Where lists show up in real builds

Once you know lists, you'll spot them everywhere.

In a Snake game — the snake's body is a list. Every time the snake eats a pellet, a new segment gets appended. The tail segment gets removed. The list stays the right length automatically. Coding Snake in Scratch uses exactly this pattern — even in block code, the concept is the same.

In the Farmer Was Replaced — the drone reads a list of crops to harvest, processes each one in turn, and moves on. The harvest schedule is a list. The grid coordinates are stored in lists.

In any quiz or game — questions, answers, player names, scores, leaderboard entries. All lists.

When vibe coding with AI — when you ask an AI to "loop through all the items" or "check each one", it almost always generates a list behind the scenes. Knowing what a list is means you can read what the AI actually built.

What comes next

Lists on their own are useful. But they become really powerful when you combine them with loops.

A loop that runs through a list — checking each item, doing something with each one — is one of the most-used patterns in all of coding. You can calculate totals, find the highest value, print every name, check every score.
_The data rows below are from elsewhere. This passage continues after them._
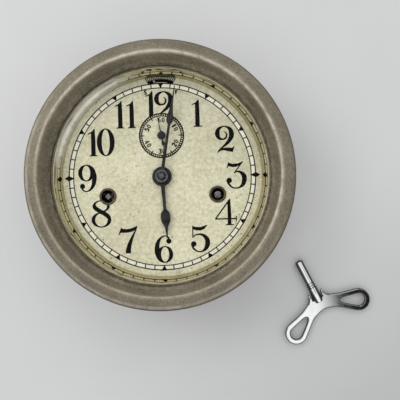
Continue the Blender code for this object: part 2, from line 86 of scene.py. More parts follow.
# The winding key: its tip, hub and loop ends on the table, before the whole key is turned
KEY_TURN_DEG = -1.27
KEY_TIP = (94.7, -58.9)
KEY_HUB = (111.2, -90.6)
KEY_ENDS = ((147.0, -86.2), (88.5, -118.2))
KEY_HEART = 3.4
KEY_Z = 3.2
KEY_HALF_T = 1.4
KEY_EDGE = 0.85
KEY_LOOP_R = 8.1
KEY_EYE_R = 4.3

# The studio, in metres, watts and degrees
CAMERA_PLACE = (0.0323, -0.0223, 0.348)
CAMERA_TURN_DEG = -1.27
CAMERA_SHIFT = (-0.0347, 0.0263)
CAMERA_LENS = 42.354
LIGHT_AIM = (0.0, 0.0, 0.03)
SKY_BANDS = ((0.0, 0.40), (0.14, 0.40), (0.20, 0.03), (0.62, 0.92))
SKY_STRENGTH = 1.08
DARK_GAP = (0.37, -0.16, 0.915)


# Materials


class Tree:
    """Short calls for building any node tree."""

    def __init__(self, tree):
        self.tree = tree

    def add(self, kind, **values):
        made = self.tree.nodes.new(kind)
        for key, value in values.items():
            setattr(made, key, value)
        return made

    def join(self, out, into):
        self.tree.links.new(out, into)

    def ramp(self, value, *stops):
        """Stops are (position, grey) or (position, (r, g, b))."""
        made = self.add("ShaderNodeValToRGB")
        elements = made.color_ramp.elements
        while len(elements) < len(stops):
            elements.new(0.5)
        for element, (position, color) in zip(elements, stops):
            element.position = position
            shade = (color,) * 3 if isinstance(color, float) else color
            element.color = (*shade, 1.0)
        self.join(value, made.inputs["Fac"])
        return made.outputs["Color"]

    def math(self, operation, a, b=0.0):
        made = self.add("ShaderNodeMath", operation=operation)
        for socket, value in zip(made.inputs, (a, b)):
            if isinstance(value, (int, float)):
                socket.default_value = value
            else:
                self.join(value, socket)
        return made.outputs[0]

    def times(self, a, b):
        return self.math("MULTIPLY", a, b)

    def mix(self, factor, a, b, blend="MIX"):
        made = self.add("ShaderNodeMix", data_type="RGBA", blend_type=blend)
        for socket, value in zip((made.inputs[0], made.inputs[6], made.inputs[7]), (factor, a, b)):
            if isinstance(value, (int, float)):
                socket.default_value = value
            elif isinstance(value, tuple):
                socket.default_value = (*value, 1.0)
            else:
                self.join(value, socket)
        return made.outputs[2]


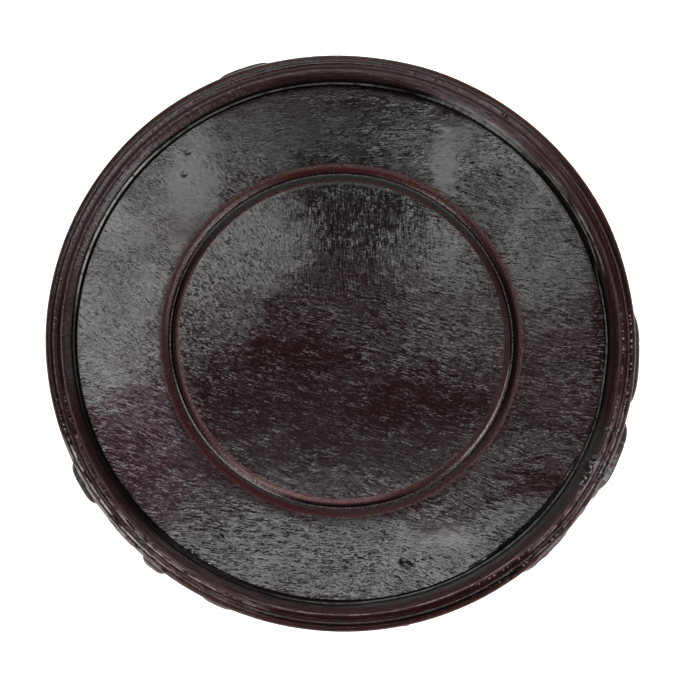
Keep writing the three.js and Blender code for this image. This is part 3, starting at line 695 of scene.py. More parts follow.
def groove_material():
    """The turned ring: worn red and dull on both lips, dark and glossy in the bottom."""
    m, t, b = new_material("groove_lacquer")
    base = place(t)
    r = radius_of(t)
    wobble = noise_tex(t, base, scale=1.1, detail=2.0, rough=0.65).outputs[0]
    at = between(t, math_node(t, "ADD", r, math_node(t, "MULTIPLY_ADD", wobble, 0.7, -0.35)), 41.3, 46.3)

    def stop(radius, colour):
        return ((radius - 41.3) / 5.0, colour)

    red = (0.020, 0.0050, 0.0050)
    tint = ramp(t, at, [
        stop(41.3, (0.012, 0.0048, 0.0050)), stop(41.8, (0.018, 0.0050, 0.0050)), stop(42.3, red), stop(42.8, (0.008, 0.0032, 0.0032)),
        stop(43.1, (0.004, 0.0026, 0.0026)), stop(44.1, (0.004, 0.0026, 0.0026)), stop(44.6, (0.012, 0.0034, 0.0034)),
        stop(45.2, (0.024, 0.0056, 0.0056)), stop(45.8, red), stop(46.3, (0.012, 0.0044, 0.0046))])
    gloss = ramp(t, at, [
        stop(41.3, (0.8,) * 3), stop(41.8, (0.55,) * 3), stop(42.4, (0.5,) * 3), stop(42.8, (0.9,) * 3),
        stop(44.2, (1.0,) * 3), stop(44.7, (0.6,) * 3), stop(45.4, (0.38,) * 3), stop(45.9, (0.42,) * 3), stop(46.3, (0.7,) * 3)])
    fine = noise_tex(t, base, scale=2.4, detail=2.0, rough=0.65).outputs[0]
    coat = math_node(t, "MULTIPLY", gloss, math_node(t, "MULTIPLY_ADD", fine, 4.5, -1.75, clamp=True), clamp=True)

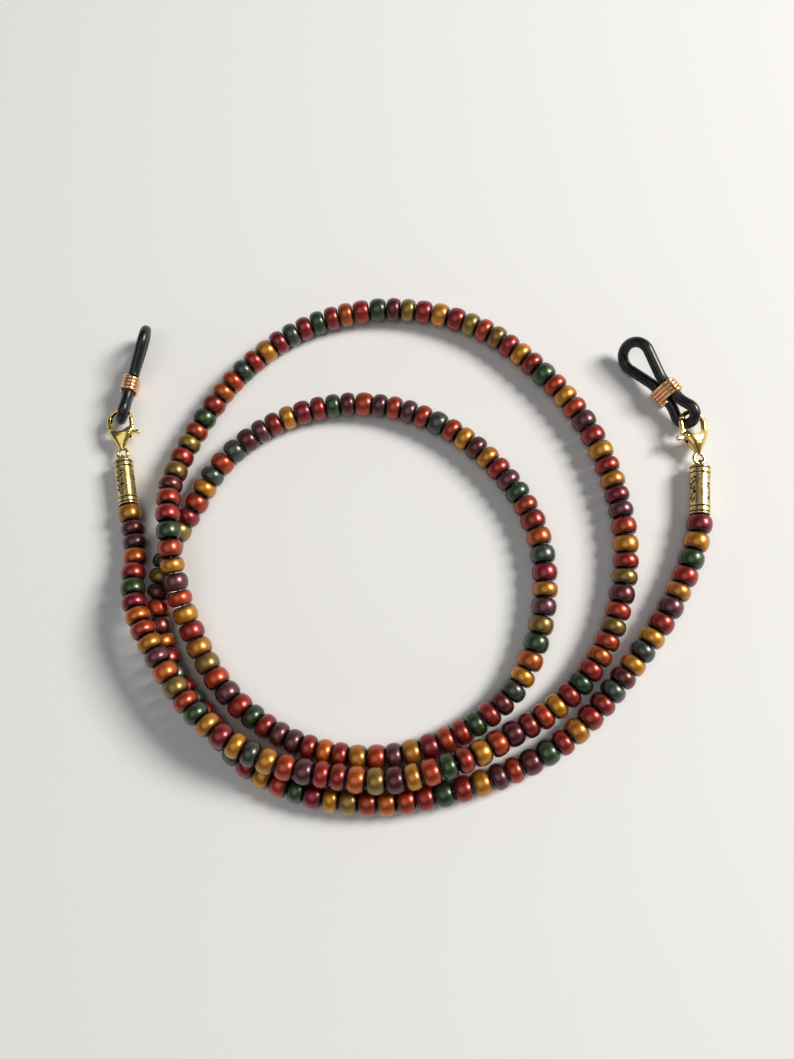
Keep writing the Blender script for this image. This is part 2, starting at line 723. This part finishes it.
def add_tube_bead(end, finishes):
    """The tube's engraved outside and its plain bore, as one grid that closes on itself."""
    around = np.linspace(0, 2 * math.pi, TUBE_SIDES, endpoint=False)[None, :]
    along = np.linspace(0, TUBE_LENGTH, TUBE_ROWS)[:, None]
    around, along = np.broadcast_arrays(around, along)
    depth = tube_relief(around - math.radians(TUBE_TURN[end]), along)
    radius = TUBE_R - depth
    outer = np.stack([radius * np.cos(around), radius * np.sin(around), along], axis=2)
    wide = TUBE_BORE_R + BORE_EDGE
    bore = [(wide, TUBE_LENGTH), (TUBE_BORE_R, TUBE_LENGTH - BORE_EDGE),
            (TUBE_BORE_R, BORE_EDGE), (wide, 0)]
    inner = [np.stack([radius * np.cos(around[0]), radius * np.sin(around[0]),
                       np.full(TUBE_SIDES, height)], axis=1) for radius, height in bore]
    points = np.concatenate([outer, np.array(inner)]).reshape(-1, 3)
    faces = grid_faces(TUBE_ROWS + len(bore), TUBE_SIDES, True)
    hollow = np.concatenate([np.clip(depth / ENGRAVED, 0, 1).ravel(),
                             np.full(len(bore) * TUBE_SIDES, BORE_TARNISH)])
    piece = add_piece(end + "_engraved_tube", points, faces, finishes["antique_metal"],
                      tube_frame(end), {"hollow": hollow})
    face_outward(piece)
    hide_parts(end + "_tube_bead")
    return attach(piece, end + "_tube")


# ---------------------------------------------------------------- clasp

RING_R = 0.94
RING_WIRE_R = 0.32
# The closed tube bridges the last few degrees of the ring by itself.
RING_SWEEP = 354
ARCH_Y = 7.4
ARCH_R = 2.1
ARM_R = 0.47
ARM_TAPER = 0.03
ARM_SHOULDER = 0.07
# Where along the arm it is thickest, and how far that reaches, as shares of its length.
SHOULDER_AT = 0.06
SHOULDER_WIDE = 0.12
PIN = (1.75, 4.95)
PIN_R = 0.25
# The angles on the arch where the claw and the lever end, in degrees from the lever's side.
CLAW_END = 23
LEVER_END = 16.5
EYE_R = 1.66
EYE_DROP = 0.65
SLOT_HALF = 0.425
POCKET_X = 0.5
POCKET_R = 0.36
CUT_REACH = 3
WEDGE_SIDES = 40
WEDGE_FULLNESS = 2.5
BODY_VOXEL = 0.05
LEVER_VOXEL = 0.045

LEVER_HALF = 0.35
BOSS_R = 0.6
SHANK_HALF = 0.36
SHANK_TOP = 6.3
STEM_END = 3.05
KNOB_X = 3.12
KNOB_DROP = 0.14
KNOB_R = 0.42
PIN_PLAY = 0.03

# The wedge's outline from the ring to the shoulders: distance, half width, half thickness.
WEDGE = ((1.62, 0.34, 0.3), (1.9, 0.46, 0.42), (2.3, 0.66, 0.56), (2.9, 1.0, 0.76),
         (3.5, 1.4, 0.93), (4.2, 1.84, 1.06), (4.8, 2.2, 1.1), (5.3, 2.42, 1.04),
         (5.7, 2.5, 0.86), (5.95, 2.42, 0.62))


def squircle(half_width, half_thick, y):
    """A ring of points with flat sides and round corners, across the clasp at y."""
    around = np.linspace(0, 2 * math.pi, WEDGE_SIDES, endpoint=False)
    x, z = np.cos(around), np.sin(around)
    x = np.sign(x) * np.abs(x) ** (2 / WEDGE_FULLNESS) * half_width
    z = np.sign(z) * np.abs(z) ** (2 / WEDGE_FULLNESS) * half_thick
    return np.stack([x, np.full(WEDGE_SIDES, y), z], axis=1)


def add_wedge():
    """The clasp's solid middle, which widens from the ring to the two shoulders."""
    return add_rings("wedge", np.array([squircle(w, t, y) for y, w, t in WEDGE]), None)


def add_block(name, low, high):
    """A plain block, used only to cut with."""
    corners = [(x, y, z) for x in (low[0], high[0]) for y in (low[1], high[1])
               for z in (low[2], high[2])]
    faces = [(0, 1, 3, 2), (4, 6, 7, 5), (0, 4, 5, 1), (2, 3, 7, 6), (0, 2, 6, 4), (1, 5, 7, 3)]
    return face_outward(add_piece(name, corners, faces, None))


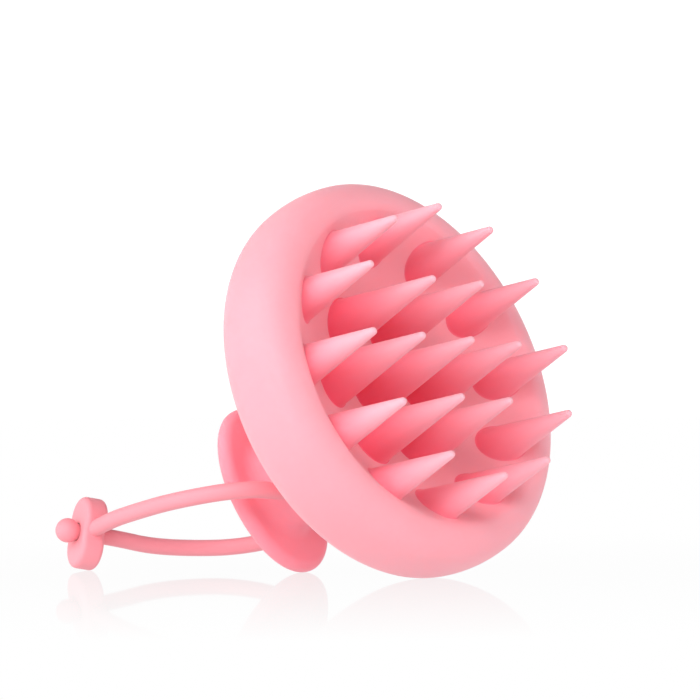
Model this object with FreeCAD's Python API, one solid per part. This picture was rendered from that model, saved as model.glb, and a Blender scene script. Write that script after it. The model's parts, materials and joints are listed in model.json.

We've already covered loops. If you haven't read that post yet, start there — then come back here and put the two together.

The Short that started this

This post is the long-form version of the One Concept, One Board Short on Lists. If you want the 60-second version first, watch it here — then come back for the code:


One variable. Many values. In order.

Learn the index trick (start at 0, not 1), add .append() and .remove() to your toolkit, and you'll have everything you need to build games, quizzes, and programs that actually remember things.